Diana propose, face à ce modèle, la modestie et la résilience. Il faut accepter le monde tel qu'il est dans une vision nietzschéenne. C'est à dire vouloir ce que l'on a déjà comme le fils de Max Lord. Cette philosophie qui rejoint le stoïcisme est particulièrement séduisante venant d'une production américaine : c'est la fin du rêve américain. Ainsi, Diana représente dans ce film non plus la Justice (scène de Justice League sur la statue de la Justice) mais la Vérité, c'est à dire le réel. La limite de cette pensée reste toutefois que la réalité peut être dure. D'un certain point de vue, cette philosophie de l'acceptation est aussi une philosophie du renoncement. Elle débouche sur l'absence de lutte. Barbara Minerva doit-elle par exemple prendre sur elle et accepter les agressions masculines ? Une Diana allégorie de la Justice se bat pour le changement, alors qu'une Diana représentant la Vérité se bat pour le statut quo. Dilemme complexe que le film, pas plus que la philosophie d'ailleurs, n'a réussi à démêler. 

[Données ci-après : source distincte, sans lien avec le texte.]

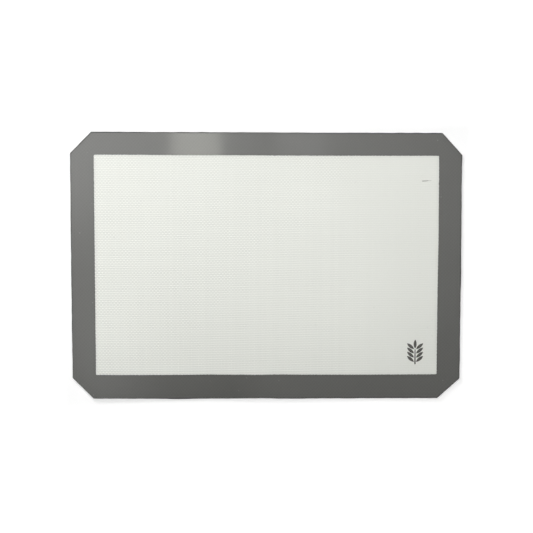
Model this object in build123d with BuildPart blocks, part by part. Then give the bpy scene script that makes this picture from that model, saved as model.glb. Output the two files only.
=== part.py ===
from build123d import *
import os

os.makedirs("parts", exist_ok=True)

# Silicone baking mat: a woven glass cloth between two skins of silicone, with a bead of
# silicone round its cut edge, a printed border and a small printed ornament.
# Millimetres. X runs along the long side, Y away from the user, Z up, and the origin is
# at the centre of the underside.

# The whole mat, seen from above
mat_width = 419.1
mat_depth = 286.6

# The corners are trimmed off by hand, so no two cuts are quite alike. Each cut is
# measured from the square corner, along the width and along the depth.
far_left_cut_width = 22.6
far_left_cut_depth = 22.7
far_right_cut_width = 21.7
far_right_cut_depth = 23.6
near_right_cut_width = 24.1
near_right_cut_depth = 21.4
near_left_cut_width = 22.5
near_left_cut_depth = 22.9
trimmed_corner_radius = 2.0

# The layers, from the underside up
lower_skin_thickness = 0.22
cloth_thickness = 0.26
upper_skin_thickness = 0.22
print_thickness = 0.05

# The bead that seals the cut edge
seal_width = 1.2
seal_edge_radius = 0.3

# The printed border, measured from the outer edge on each side
border_left = 25.4
border_right = 25.2
border_far = 24.5
border_near = 26.2
field_corner_radius = 1.2

# The printed ornament: an ear of wheat in the near right corner of the field, measured
# from the inner edges of the border to its stem and to its foot
ornament_stem_gap_right = 23.6
ornament_foot_gap_near = 11.0
ornament_height = 27.0
grain_length = 10.0
grain_width = 3.3
grain_pitch = 4.6
grain_gap = 0.6
grain_pair_count = 4
grain_angle = 50.0
stem_width = 1.0
stem_foot_width = 1.6

# Heights of the layers
cloth_bottom = lower_skin_thickness
cloth_top = cloth_bottom + cloth_thickness
skins_top = cloth_top + upper_skin_thickness
mat_thickness = skins_top + print_thickness

# Places worked out from the sizes above
right_x = mat_width / 2
left_x = -right_x
far_y = mat_depth / 2
near_y = -far_y
field_width = mat_width - border_left - border_right
field_depth = mat_depth - border_near - border_far
field_centre_x = (border_left - border_right) / 2
field_centre_y = (border_near - border_far) / 2
ornament_x = right_x - border_right - ornament_stem_gap_right
ornament_foot_y = near_y + border_near + ornament_foot_gap_near
ornament_tip_y = ornament_foot_y + ornament_height

outline_corners = [
    (left_x, far_y - far_left_cut_depth),
    (left_x + far_left_cut_width, far_y),
    (right_x - far_right_cut_width, far_y),
    (right_x, far_y - far_right_cut_depth),
    (right_x, near_y + near_right_cut_depth),
    (right_x - near_right_cut_width, near_y),
    (left_x + near_left_cut_width, near_y),
    (left_x, near_y + near_left_cut_depth),
]

# Outline of the whole mat, and of the sheets inside the edge bead
with BuildSketch() as mat_outline:
    with BuildLine():
        FilletPolyline(*outline_corners, radius=trimmed_corner_radius, close=True)
    make_face()

with BuildSketch() as sheet_outline:
    add(mat_outline.sketch)
    offset(amount=-seal_width)

# Lower skin: the silicone coat that lies on the baking sheet
with BuildPart() as lower_silicone_skin:
    with BuildSketch(Plane.XY):
        add(sheet_outline.sketch)
    extrude(amount=lower_skin_thickness)

lower_silicone_skin.part.label = "lower_silicone_skin"
export_step(lower_silicone_skin.part, "parts/lower_silicone_skin.step")

# Glass cloth: the plain-woven core that keeps the mat from stretching
with BuildPart() as woven_glass_cloth:
    with BuildSketch(Plane.XY.offset(cloth_bottom)):
        add(sheet_outline.sketch)
    extrude(amount=cloth_thickness)

woven_glass_cloth.part.label = "woven_glass_cloth"
export_step(woven_glass_cloth.part, "parts/woven_glass_cloth.step")

# Upper skin: the silicone coat that the dough lies on
with BuildPart() as upper_silicone_skin:
    with BuildSketch(Plane.XY.offset(cloth_top)):
        add(sheet_outline.sketch)
    extrude(amount=upper_skin_thickness)

upper_silicone_skin.part.label = "upper_silicone_skin"
export_step(upper_silicone_skin.part, "parts/upper_silicone_skin.step")

# Edge seal: a bead round the cut edge, as thick as the whole mat, with a rounded rim
with BuildPart() as edge_seal:
    with BuildSketch(Plane.XY):
        add(mat_outline.sketch)
        add(sheet_outline.sketch, mode=Mode.SUBTRACT)
    extrude(amount=mat_thickness)
    bead_faces = edge_seal.faces().sort_by(Axis.Z)
    rim_edges = bead_faces[0].outer_wire().edges() + bead_faces[-1].outer_wire().edges()
    fillet(rim_edges, radius=seal_edge_radius)

edge_seal.part.label = "edge_seal"
export_step(edge_seal.part, "parts/edge_seal.step")

# Border print: a flat frame of silicone ink on the upper skin, round the bare field
with BuildPart() as border_print:
    with BuildSketch(Plane.XY.offset(skins_top)):
        add(sheet_outline.sketch)
        with Locations((field_centre_x, field_centre_y)):
            RectangleRounded(field_width, field_depth, field_corner_radius, mode=Mode.SUBTRACT)
    extrude(amount=print_thickness)

border_print.part.label = "border_print"
export_step(border_print.part, "parts/border_print.step")

# One grain of the ornament: two arcs that meet in a point at each end
with BuildSketch() as grain:
    with BuildLine():
        ThreePointArc((0, 0), (grain_width / 2, grain_length / 2), (0, grain_length))
        ThreePointArc((0, grain_length), (-grain_width / 2, grain_length / 2), (0, 0))
    make_face()

# The grains stand in pairs up both sides of the stem, with one more at the tip
stem_top_y = ornament_tip_y - grain_length - grain_gap
grain_places = [Location((ornament_x, ornament_tip_y - grain_length, 0))]
for pair in range(grain_pair_count):
    pair_y = stem_top_y - pair * grain_pitch
    for side in (-1, 1):
        pair_x = ornament_x + side * (stem_width / 2 + grain_gap)
        grain_places.append(Location((pair_x, pair_y, 0), (0, 0, -side * grain_angle)))

# Corner ornament: the stem and its grains, each a separate patch of the same ink
with BuildPart() as corner_ornament:
    with BuildSketch(Plane.XY.offset(skins_top)):
        with Locations(grain_places):
            add(grain.sketch)
        with BuildLine():
            Polyline(
                (ornament_x - stem_foot_width / 2, ornament_foot_y),
                (ornament_x + stem_foot_width / 2, ornament_foot_y),
                (ornament_x + stem_width / 2, stem_top_y),
                (ornament_x - stem_width / 2, stem_top_y),
                close=True,
            )
        make_face()
    extrude(amount=print_thickness)

corner_ornament.part.label = "corner_ornament"
export_step(corner_ornament.part, "parts/corner_ornament.step")
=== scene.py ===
"""Dress the silicone baking mat: its skins, cloth, sealed edge and prints, and the studio.

Metres throughout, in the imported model's frame: X along the long side, Y away from the
user, Z up, with the origin at the centre of the underside.
"""

import logging
import math
from collections.abc import Iterator
from contextlib import contextmanager
from dataclasses import dataclass, field
from enum import Enum
from functools import reduce

import bpy
import numpy as np
from mathutils import Matrix, Vector

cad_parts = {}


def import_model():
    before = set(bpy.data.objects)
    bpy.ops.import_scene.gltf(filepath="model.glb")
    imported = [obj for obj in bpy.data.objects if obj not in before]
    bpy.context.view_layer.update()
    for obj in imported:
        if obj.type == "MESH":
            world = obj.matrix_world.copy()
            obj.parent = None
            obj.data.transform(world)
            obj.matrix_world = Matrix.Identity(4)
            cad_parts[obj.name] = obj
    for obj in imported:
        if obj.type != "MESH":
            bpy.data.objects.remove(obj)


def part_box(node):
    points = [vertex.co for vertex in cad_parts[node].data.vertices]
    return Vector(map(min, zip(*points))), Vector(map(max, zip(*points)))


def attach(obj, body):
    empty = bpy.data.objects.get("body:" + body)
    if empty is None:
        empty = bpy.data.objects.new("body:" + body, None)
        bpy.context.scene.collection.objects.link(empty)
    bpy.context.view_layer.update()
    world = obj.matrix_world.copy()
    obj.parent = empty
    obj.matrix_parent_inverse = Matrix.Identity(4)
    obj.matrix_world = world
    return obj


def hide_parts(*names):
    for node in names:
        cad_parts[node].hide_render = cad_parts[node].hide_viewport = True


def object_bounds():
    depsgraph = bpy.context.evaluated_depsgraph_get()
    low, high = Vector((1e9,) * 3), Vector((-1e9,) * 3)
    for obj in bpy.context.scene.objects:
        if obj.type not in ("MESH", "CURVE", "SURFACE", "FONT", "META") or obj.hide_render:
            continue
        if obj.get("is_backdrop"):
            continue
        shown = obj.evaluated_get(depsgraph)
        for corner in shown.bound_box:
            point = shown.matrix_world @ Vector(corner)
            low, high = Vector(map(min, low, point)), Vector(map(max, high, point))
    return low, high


MM = 0.001
BODY = "root"
YARN_MAP = "yarns"
BAKE_MAP = "OFBake"

# The woven surface, which meshes and materials share: how full a crown is, and how high,
# with the lead that a crown has where the warp is on top and lacks where the weft is
CROWN_FULLNESS = 0.7
CROWN_HEIGHT = 0.88
WARP_LEAD = 0.12

Colour = tuple[float, float, float, float]
Socket = bpy.types.NodeSocket | float | Colour

log = logging.getLogger("baking_mat")


class Face(Enum):
    """The side of a layer that carries its relief and is looked at."""

    UP = 1
    DOWN = -1


# Helpers for modelling


def deselect_all() -> None:
    """Leave nothing selected, so that the next operator acts on its own piece alone."""
    bpy.ops.object.select_all(action="DESELECT")


def make_active(piece: bpy.types.Object) -> None:
    """Select one piece alone and make it the active one.

    Args:
        piece: The object that the next operator acts on.
    """
    deselect_all()
    piece.select_set(True)
    bpy.context.view_layer.objects.active = piece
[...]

Il n'en reste pas moins que pour accepter de se projeter dans ces thématiques, il faut accepter également de suivre un scénario peu prenant. 


En définitive, WonderWoman 1984 est desservi par un scénario ayant recours à beaucoup de facilités et par des effets spéciaux de temps en temps maladroits. Toutefois, les différentes thématiques traitant du fonctionnement du capitalisme restent intéressantes.